I don’t have extensive experience on this yet, but I believe this is also a solved issue (using custom fonts). Serve the font-family from the same source as the website, preload only the primary font-style (say “normal”), and custom-pick the font to just the Latin subset. That should be fast enough that almost none will notice, except for the pedantic developers like us (personally, I can forgive that).
Henceforth, let the others (styles, variable, etc) kick in as needed.
You can also subset your fonts; e.g. if your content is in a language that uses the Latin alphabet, then you only need to include those characters in your font. Between that, variable fonts, and WOFF2, I've managed to get Inter down to 50kB (plus another 50 if you need real italics).

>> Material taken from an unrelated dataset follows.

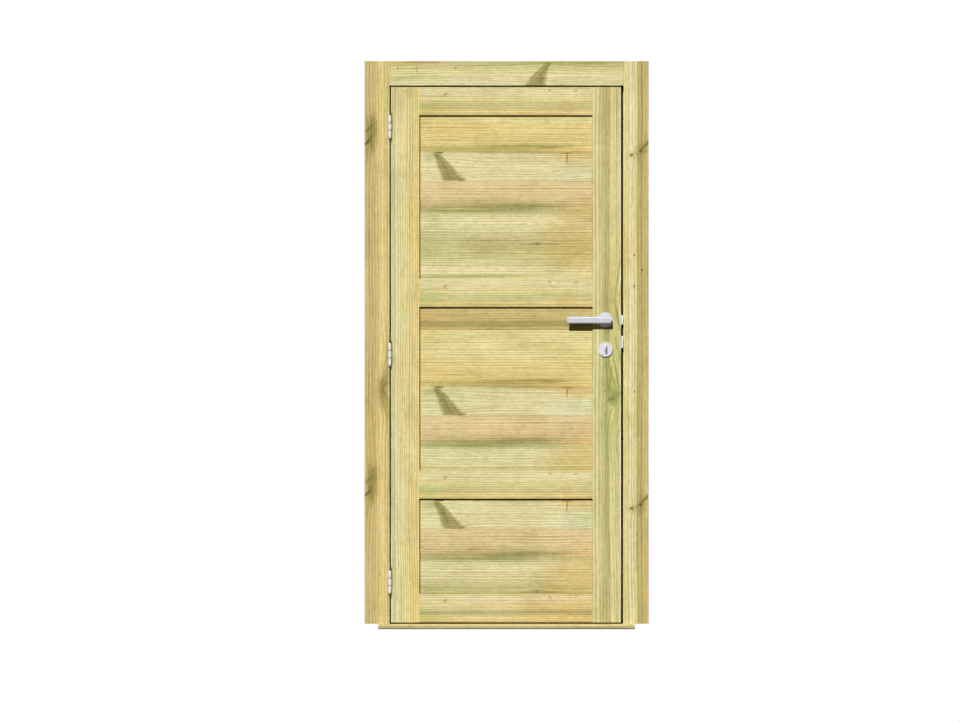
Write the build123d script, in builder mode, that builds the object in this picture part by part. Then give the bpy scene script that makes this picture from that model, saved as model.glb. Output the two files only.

Partly, the answer is “tough”. As a designer, you don’t and aren’t meant to have pixel-level control over the screen contents. Web is not print. Don’t ask for the PostScript standard fourteen. (Somehow this lesson comes through much better for reflowable ebooks.)
Partly, I am willing to admit that web fonts are still nice when you can get them. But they’re too unwieldy to block on (slow connections exist; font foundries are assholes[1]; etc.), and we don’t really have a solution (the problem with FOUC is not the unstyled content, it’s the layout shift).
While I'm absolutely not a design-should-rule-all person, I think there's quite a range between "pixel-level control" and "you can't choose which font to use".
If we'd reliably have the top 50 google fonts on every OS, there'd be a lot less webfonts used.
system-ui
Glyphs are taken from the default user interface font
on a given platform. Because typographic traditions vary
widely across the world, this generic is provided for
typefaces that don't map cleanly into the other generics.